**AVAILABLE DATA**
+++++
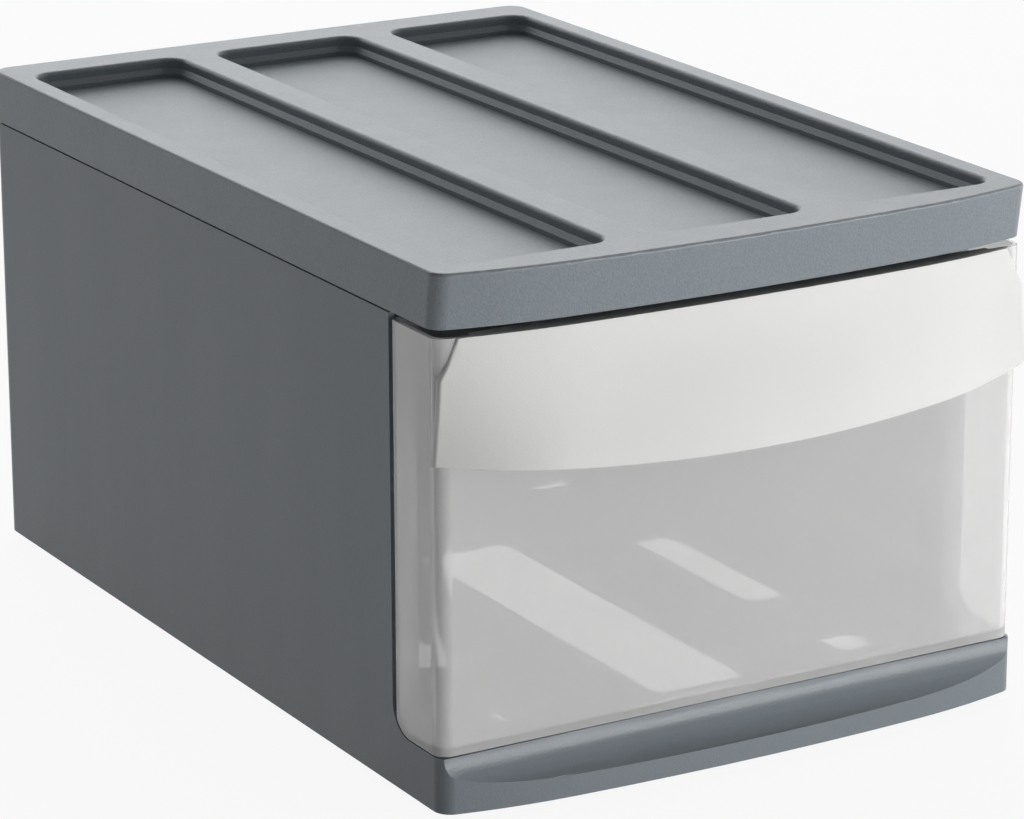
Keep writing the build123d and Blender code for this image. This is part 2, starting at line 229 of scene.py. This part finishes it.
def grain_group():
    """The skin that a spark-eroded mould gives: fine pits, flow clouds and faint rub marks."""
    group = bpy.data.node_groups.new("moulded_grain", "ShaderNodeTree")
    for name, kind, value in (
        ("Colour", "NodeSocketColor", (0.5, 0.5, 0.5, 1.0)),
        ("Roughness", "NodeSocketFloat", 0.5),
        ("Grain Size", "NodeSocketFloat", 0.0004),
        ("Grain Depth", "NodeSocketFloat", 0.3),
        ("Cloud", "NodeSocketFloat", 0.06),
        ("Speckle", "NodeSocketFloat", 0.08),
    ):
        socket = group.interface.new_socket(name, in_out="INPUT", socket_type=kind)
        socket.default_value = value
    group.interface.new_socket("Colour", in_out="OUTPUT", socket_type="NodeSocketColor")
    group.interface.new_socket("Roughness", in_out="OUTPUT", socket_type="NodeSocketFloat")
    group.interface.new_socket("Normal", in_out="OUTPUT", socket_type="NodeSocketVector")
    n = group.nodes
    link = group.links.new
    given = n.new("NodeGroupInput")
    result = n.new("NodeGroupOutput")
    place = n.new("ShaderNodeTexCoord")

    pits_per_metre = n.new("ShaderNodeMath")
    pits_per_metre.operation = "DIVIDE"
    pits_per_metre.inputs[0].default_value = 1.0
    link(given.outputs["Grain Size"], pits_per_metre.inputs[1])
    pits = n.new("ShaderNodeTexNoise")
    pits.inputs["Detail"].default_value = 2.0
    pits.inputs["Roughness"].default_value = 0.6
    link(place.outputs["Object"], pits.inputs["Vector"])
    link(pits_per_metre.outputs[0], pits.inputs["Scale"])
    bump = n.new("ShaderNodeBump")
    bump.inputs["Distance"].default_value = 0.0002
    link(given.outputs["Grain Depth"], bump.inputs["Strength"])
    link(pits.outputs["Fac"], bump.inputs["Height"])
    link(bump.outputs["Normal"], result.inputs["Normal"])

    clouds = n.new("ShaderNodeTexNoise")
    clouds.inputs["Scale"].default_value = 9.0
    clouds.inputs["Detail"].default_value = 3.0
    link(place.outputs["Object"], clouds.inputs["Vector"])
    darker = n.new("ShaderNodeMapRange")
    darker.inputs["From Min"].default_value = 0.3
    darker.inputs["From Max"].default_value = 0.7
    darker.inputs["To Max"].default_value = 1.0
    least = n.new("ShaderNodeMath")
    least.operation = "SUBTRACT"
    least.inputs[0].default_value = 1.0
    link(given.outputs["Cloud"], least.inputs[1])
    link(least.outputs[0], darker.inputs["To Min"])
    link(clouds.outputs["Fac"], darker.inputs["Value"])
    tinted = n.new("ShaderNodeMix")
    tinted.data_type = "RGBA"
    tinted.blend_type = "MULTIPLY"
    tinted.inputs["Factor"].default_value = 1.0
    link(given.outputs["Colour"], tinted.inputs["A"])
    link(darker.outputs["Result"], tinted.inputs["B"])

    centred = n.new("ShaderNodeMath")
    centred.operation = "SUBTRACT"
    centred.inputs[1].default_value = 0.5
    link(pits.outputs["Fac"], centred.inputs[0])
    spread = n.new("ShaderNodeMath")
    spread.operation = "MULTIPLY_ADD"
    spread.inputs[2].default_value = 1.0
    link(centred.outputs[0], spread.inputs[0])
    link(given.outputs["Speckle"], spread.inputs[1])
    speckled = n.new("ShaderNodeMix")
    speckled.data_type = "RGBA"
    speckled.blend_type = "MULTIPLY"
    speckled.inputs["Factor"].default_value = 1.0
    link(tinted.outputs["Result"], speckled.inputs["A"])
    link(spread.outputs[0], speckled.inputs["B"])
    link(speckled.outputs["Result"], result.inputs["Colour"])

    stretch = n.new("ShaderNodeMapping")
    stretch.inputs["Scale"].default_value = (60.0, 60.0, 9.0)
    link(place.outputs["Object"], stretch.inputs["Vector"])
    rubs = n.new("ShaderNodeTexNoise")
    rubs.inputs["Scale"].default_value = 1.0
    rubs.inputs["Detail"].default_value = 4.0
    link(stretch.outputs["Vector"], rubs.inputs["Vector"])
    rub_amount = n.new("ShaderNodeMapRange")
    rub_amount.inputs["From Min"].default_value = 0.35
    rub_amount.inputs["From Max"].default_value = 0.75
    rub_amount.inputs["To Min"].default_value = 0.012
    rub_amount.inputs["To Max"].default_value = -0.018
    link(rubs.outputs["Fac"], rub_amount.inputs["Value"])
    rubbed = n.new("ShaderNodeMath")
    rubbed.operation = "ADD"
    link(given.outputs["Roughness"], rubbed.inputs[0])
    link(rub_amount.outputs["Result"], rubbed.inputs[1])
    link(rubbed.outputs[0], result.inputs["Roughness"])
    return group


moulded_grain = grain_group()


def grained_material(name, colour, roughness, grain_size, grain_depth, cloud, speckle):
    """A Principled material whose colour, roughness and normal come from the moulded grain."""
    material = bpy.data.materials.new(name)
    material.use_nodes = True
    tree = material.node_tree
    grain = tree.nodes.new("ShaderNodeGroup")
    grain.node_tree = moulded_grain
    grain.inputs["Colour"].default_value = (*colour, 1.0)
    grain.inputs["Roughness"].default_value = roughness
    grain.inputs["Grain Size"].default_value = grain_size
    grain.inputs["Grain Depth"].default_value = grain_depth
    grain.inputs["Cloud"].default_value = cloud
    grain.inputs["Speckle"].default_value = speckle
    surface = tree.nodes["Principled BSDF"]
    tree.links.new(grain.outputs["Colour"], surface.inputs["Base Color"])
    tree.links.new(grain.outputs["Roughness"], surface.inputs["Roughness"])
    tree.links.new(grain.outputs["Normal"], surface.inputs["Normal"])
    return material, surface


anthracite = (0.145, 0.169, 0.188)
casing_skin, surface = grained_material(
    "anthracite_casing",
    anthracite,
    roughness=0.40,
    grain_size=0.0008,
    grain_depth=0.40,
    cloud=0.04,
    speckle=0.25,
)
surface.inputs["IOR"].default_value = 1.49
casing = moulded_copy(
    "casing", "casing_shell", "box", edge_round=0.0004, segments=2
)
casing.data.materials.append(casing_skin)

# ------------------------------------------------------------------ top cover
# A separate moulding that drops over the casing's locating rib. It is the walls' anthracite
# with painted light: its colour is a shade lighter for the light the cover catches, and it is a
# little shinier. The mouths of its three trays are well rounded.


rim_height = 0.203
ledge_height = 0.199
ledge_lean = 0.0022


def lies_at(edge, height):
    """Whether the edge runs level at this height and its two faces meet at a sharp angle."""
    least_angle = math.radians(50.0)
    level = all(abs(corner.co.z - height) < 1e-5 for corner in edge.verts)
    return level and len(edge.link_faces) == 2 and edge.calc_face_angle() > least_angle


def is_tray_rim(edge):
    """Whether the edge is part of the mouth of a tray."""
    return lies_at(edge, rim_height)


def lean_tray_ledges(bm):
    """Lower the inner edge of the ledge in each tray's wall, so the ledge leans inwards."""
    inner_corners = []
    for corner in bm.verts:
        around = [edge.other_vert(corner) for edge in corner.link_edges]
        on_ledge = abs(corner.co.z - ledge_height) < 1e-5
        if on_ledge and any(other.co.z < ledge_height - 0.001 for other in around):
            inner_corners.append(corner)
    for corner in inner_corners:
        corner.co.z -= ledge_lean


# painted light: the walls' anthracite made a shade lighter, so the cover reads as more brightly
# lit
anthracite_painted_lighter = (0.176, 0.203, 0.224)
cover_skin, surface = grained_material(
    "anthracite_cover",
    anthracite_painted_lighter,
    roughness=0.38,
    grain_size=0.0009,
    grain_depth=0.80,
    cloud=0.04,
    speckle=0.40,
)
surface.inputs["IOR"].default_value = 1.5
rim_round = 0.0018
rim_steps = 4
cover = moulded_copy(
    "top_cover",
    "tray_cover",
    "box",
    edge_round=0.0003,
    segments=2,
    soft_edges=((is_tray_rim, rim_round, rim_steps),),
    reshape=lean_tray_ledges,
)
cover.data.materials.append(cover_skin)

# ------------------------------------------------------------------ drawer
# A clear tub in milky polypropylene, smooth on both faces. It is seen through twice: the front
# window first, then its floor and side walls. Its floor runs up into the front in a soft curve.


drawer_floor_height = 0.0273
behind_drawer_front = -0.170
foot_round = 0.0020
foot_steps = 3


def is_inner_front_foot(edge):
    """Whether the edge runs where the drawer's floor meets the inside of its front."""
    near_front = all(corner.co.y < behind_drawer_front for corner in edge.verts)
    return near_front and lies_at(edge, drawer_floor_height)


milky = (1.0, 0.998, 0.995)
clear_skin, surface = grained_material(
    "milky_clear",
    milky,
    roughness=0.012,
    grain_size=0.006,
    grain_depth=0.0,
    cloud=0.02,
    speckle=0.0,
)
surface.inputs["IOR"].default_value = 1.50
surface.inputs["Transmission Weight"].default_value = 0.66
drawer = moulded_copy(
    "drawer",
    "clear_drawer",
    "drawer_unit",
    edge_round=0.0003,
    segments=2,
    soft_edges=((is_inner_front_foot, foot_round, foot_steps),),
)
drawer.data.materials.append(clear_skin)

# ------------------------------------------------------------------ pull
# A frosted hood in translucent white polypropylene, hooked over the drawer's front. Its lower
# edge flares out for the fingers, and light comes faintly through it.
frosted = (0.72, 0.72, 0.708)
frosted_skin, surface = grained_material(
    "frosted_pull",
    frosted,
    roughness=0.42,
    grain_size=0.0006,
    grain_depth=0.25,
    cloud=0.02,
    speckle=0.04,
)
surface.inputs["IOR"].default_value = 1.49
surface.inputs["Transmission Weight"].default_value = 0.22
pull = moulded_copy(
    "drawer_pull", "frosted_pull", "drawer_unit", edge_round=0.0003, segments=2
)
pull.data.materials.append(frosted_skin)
+++++
For each line in the data above that contains the string "part", extract the line.

Keep writing the build123d and Blender code for this image. This is part 2, starting at line 229 of scene.py. This part finishes it.
    """Whether the edge is part of the mouth of a tray."""